The result of Correlation has been mostly good from an internal standpoint. It purged a century and a half of gibberish and folklore from the burden of what had become an entirely undisciplined and unlimited canon that grew every time some General Authority belched and some other LDS scribbler wrote it down. Externally, it was not so helpful.

Correlation really constitutes the final usurpation of Joseph Smith’s restored Church of Jesus Christ by the “Utah Experience.” Correlation cleaned out everything that Utah didn’t think was relevant—which is all of Christianity for one. Correlation just ignored answering all those difficult early-Mormon and past-prophet-type questions–like blacks and the priesthood, polygamy, or any number of Brigham Young’s musings on Adam being God, or what Brother Brigham had to do with Mountain Meadows. Now, that’s sort of a good thing, because by relegating the bulk of early Mormon zaniness to the purely historical archives, President McKay was trying to sort out what was relevant to the 1950’s Latter-day Saint in a world that kept poking its nose into their happy little valley. At least, he thought, let’s all start singing off the same page instead of defending a pastiche of random thoughts gleaned from a myriad of church leaders over the last century-and-a half.

What Correlation didn’t do, is stop every Tom, Dick, and Bruce R. McConkie from continuing to publish their own versions of Mormonism outside the “official” stream. What Correlation didn’t do, is anythingbruce_r_mc_bw1960 to harmonize, negate or explain 150 or more years of sometimes radically contradictory, and sometimes just radically odd statements and dissertations alleged to have been uttered by major church authorities it was now choosing to ignore.
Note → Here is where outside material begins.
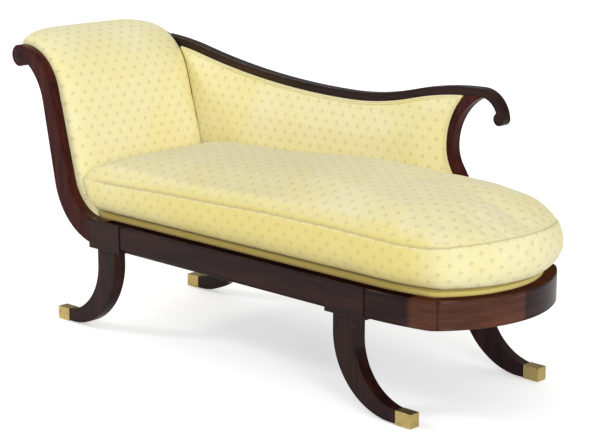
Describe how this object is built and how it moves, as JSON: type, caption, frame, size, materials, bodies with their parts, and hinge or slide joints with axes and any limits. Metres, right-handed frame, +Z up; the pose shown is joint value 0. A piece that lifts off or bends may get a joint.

Correlation Movement proponents apparently believed the whole history of frontier Mormon weirdness would erase itself in a generation. Well, it did erase itself, but only from the “official” church structure. Generations of self-illuminated Mormons on the other hand, just kept reading and believing literally anything they latched onto with some Mormon bigwig’s name on it from any era of the church past or present.

Correlation left generations of young and now older Mormons officially ignorant of their own history except for all the happy, logical, inspiring stuff. Generations of Mormons are now entirely unprepared to deal with Christians and other normal human beings, who frankly, are only interested in getting some sort of answer to the juicy, weird stuff first. When an investigator hears that you claim to be a Mormon but you can’t spit something half-intelligent out about polygamy, they just don’t care to be “challenged” to baptism. They think you’re a sham, or an imbecile. Or, more pointedly, you’ve been brainwashed and kept from the “secret truths” of Mormonism. They don’t trust you and don’t care to listen to you any farther.

Correlation did to Mormon historical and doctrinal truth the same thing Prohibition did for alcohol; it just made all those “unofficial” sources all that much more appealing. When the good stuff right from the Maker dried up, even the faithful went rushing straight to the bootleg Mormon gospel writers, as those historically troubling Mormonological questions just kept rising to the surface generation by generation.

Correlation unfortunately also dragged the meaning of seeking “guidance by the Spirit” down to the level of merely reading something the Committee wrote in a manual somewhere and making you pray hard enough till you believe it’s true. The only input the Spirit gets in all this “guidance” is to swoop down at the end of the lesson and put His stamp of approval on the Correlation Committee’s work. That’s “official” Mormonism today. McKay’s systematic missionary program called it the “Commitment Pattern.” Read a blurb carefully crafted by ad men at church headquarters, challenge the investigator to pray and confirm, then elicit an immediate commitment to live it. The whole pondering and studying thing is obsolete. You want your prospect or “mark” to go with his gut impulse on first blush while he’s emotionally receptive. Never give a mark the option of thinking it over calmly. This tactic is not surprising, since Harold B. Lee was an advertising man and chaired the whole Correlation movement when all these new PR and educational programs were first developed.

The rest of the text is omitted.